Oh, how naive I was. Journalists scheme, lie and pry into the most private of affairs. But that's nothing new. Nick Davies jibes that "we journalists have always worked with too little time and too little certainty; with laws that intimidate and inhibit the search for truth".

Whatever's breaking free, it's not always the truth. Enter the next track. <<Under Pressure>>

Britain's public suckles on bad journalism, and it's the red tops especially which feed this frenzy. Andrew Marr puzzled over the matter too. "What has been going wrong? It isn't a lack of talent. The trade employs some of the best writers in Britain." (My Trade: Andrew Marr).

Meanwhile, former Daily Star reporter, Richard Peppiatt – "If you won't write it, we'll get someone who will" – exposed his disgust at the rigmarole written in his public resignation. (The Guardian)

Questions asked shouldn't revolve around why the papers are publishing appalling headlines, but rather, why are we buying into them? Why do we have a thirst for such?

Charlie Brooker nods (in a fast Churchill dog fashion) towards this in his productions of Black Mirror – the public lap up what the media and reality TV give us, but you are what you eat.

“By giving us the opinions of the uneducated, journalism keeps us in touch with the ignorance of the community.” – Oscar Wilde. 

Ouch, Oscar. 

 

Racial hate is spread in seconds with a share on social media. It's not necessarily just tabloids that contribute to scaremongering either.

Hold the ph...finger. 

Before hitting that share button, just ask yourself: Where are your sources coming from? As it becomes easier to perform citizen journalism, so it becomes easier for every Tom, Dick and Harry with an iPhone to call themselves a ‘journalist’. The smartphone is everything now: your Teeline shorthand, your notepad, your dictaphone and news crew. Add a touch of Photoshop, sprinkle in some scapegoat, and ferment a large following and you can easily cook up some intoxicating propaganda.

I'm not inferring citizen journalism is negative – it definitely has its place in society. In the tragic cases of terrorism and serious organised crime, citizen journalists have provided footage that has led to prosecutions. Western world newsroom priorities have seen war atrocities and uprisings in the East lacking extensive coverage, so the men (and women) on the street have had to act our eyes on the ground.

Owen Jones, whom I mentioned earlier, fights his corner for our lack of a free press. (Take note his mention of the Beeb, too).
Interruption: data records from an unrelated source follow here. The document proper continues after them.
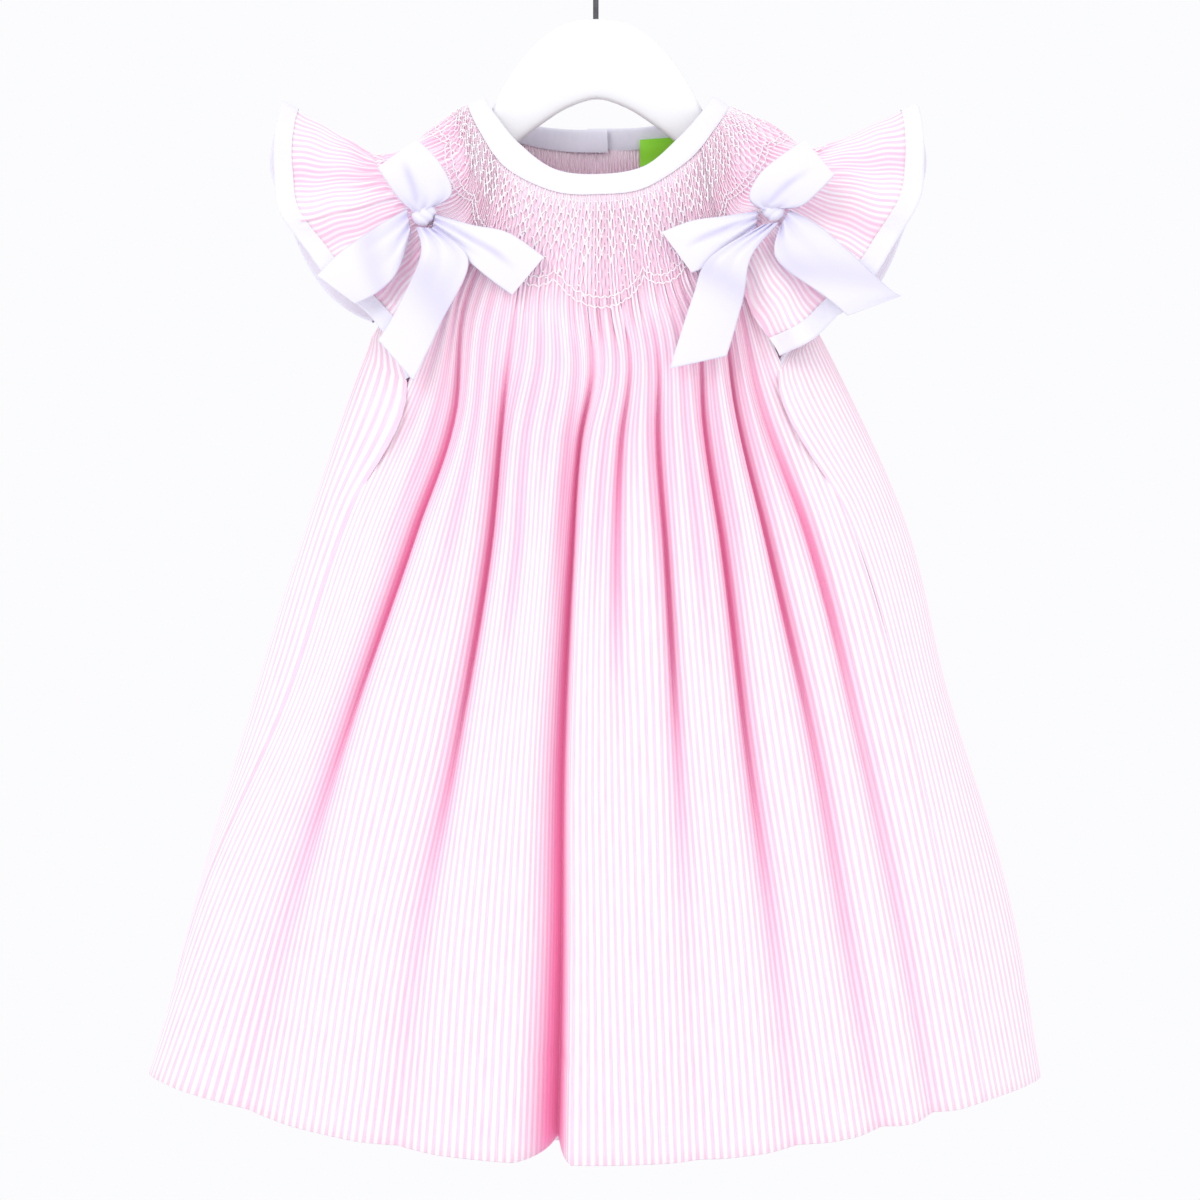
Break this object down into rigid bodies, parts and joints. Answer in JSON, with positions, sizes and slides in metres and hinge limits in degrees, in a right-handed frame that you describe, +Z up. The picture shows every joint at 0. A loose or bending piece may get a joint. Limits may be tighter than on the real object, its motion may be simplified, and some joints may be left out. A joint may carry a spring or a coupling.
{
  "type": "smocked dress on a hanger",
  "caption": "Toddler's smocked bishop dress with ruffle sleeves and ribbon bows, hung flat on a contoured hanger with a wire hook.",
  "frame": {"origin": "inside the top of the hanger's hook, where the hook rests on a rail or peg", "axes": "+Z up, the front of the dress faces -Y, +X to the right as seen from the front"},
  "size_m": [0.3833, 0.094, 0.5564],
  "materials": {
    "striped_cotton": "matt woven cotton, pale pink and white stripes down the length",
    "white_bias": "matt white woven trim",
    "white_satin": "white satin ribbon with a soft sheen",
    "green_label": "plain woven label",
    "white_wood": "painted white, satin",
    "dark_wire": "dark plated wire",
    "pearl_button": "plain white button"
  },
  "bodies": {
    "root": {"dress_front": "striped_cotton", "back_left": "striped_cotton", "back_right": "striped_cotton", "back_placket": "striped_cotton", "sleeve_left": "striped_cotton", "sleeve_right": "striped_cotton", "sleeve_ribbon_left": "white_bias", "sleeve_ribbon_right": "white_bias", "neck_binding": "white_bias", "armhole_binding_left": "white_bias", "armhole_binding_right": "white_bias", "neck_label": "green_label", "hanger": "white_wood", "hanger_hook": "dark_wire", "button_1": "pearl_button", "button_2": "pearl_button", "button_3": "pearl_button", "bow_left_knot": "white_satin", "bow_left_loop_upper": "white_satin", "bow_left_loop_inner": "white_satin", "bow_left_tail_outer": "white_satin", "bow_left_tail_down": "white_satin", "bow_right_knot": "white_satin", "bow_right_loop_upper": "white_satin", "bow_right_loop_inner": "white_satin", "bow_right_tail_outer": "white_satin", "bow_right_tail_down": "white_satin"}
  },
  "joints": []
}
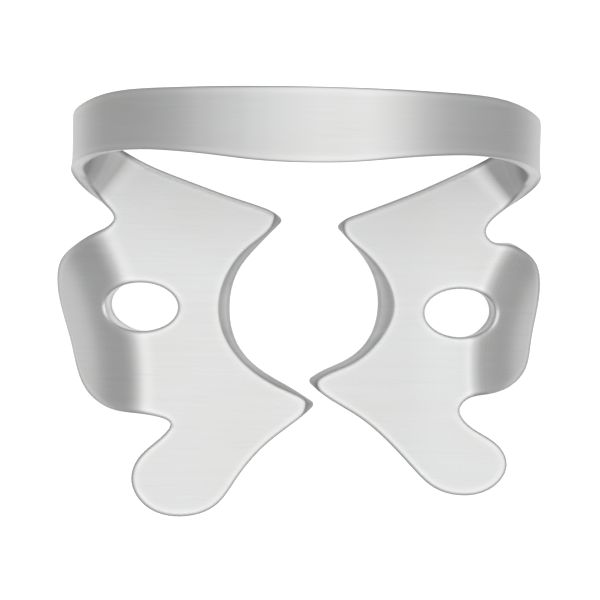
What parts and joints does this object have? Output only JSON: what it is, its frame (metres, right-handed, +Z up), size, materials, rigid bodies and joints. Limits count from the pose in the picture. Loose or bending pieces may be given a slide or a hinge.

Ask yourself, if you had editorial control under a free press, what content would you write?

It's important to consider that, if it wasn't for a free press, The Guardian wouldn't have been able to unearth the horror of 2011's phone-hacking scandal which led to the Leveson inquiry. With limitations pushed down on police forces, and the nosey nature of a journalist, this has enabled the media to act as a second form of security to the UK. Investigative journalist, Veronica Guerin, had her life taken uncovering Irish drug barons in 1996; an area which the police wouldn't touch. War correspondents risk everything to report on conflicts. ITV, meanwhile, exposed Savile and the BBC in 2012. The list goes on.

Everyone is biased. Perhaps, though, we require this rich tapestry of biased content in order to make informed decisions. Yes, the tactics, ethics and morals involved in obtaining this content are sometimes questionable. And the portrait of a journalist as a squirmy sensationalist is now more marked than ever. But, arguably, these serpentine characteristics are a necessity – the nature of the beast. Minus the media, which other body independent of the system is prepared to risk its skin to keep the likes of politicians, governmental bodies and criminals on their toes?

As headlines continue to reek of doom and gloom, so Britain needs its journalism more than ever. Ultimately, perhaps, it's the red-top tarnish that's given Britain bad press, but even they are only catering to what we buy into. We millennials, who preach on every possible online platform, have the power to provide and support good, honest reporting. With a whole load of trash at our fingertips, it's finding reliable sources, and finding the truth, that's key.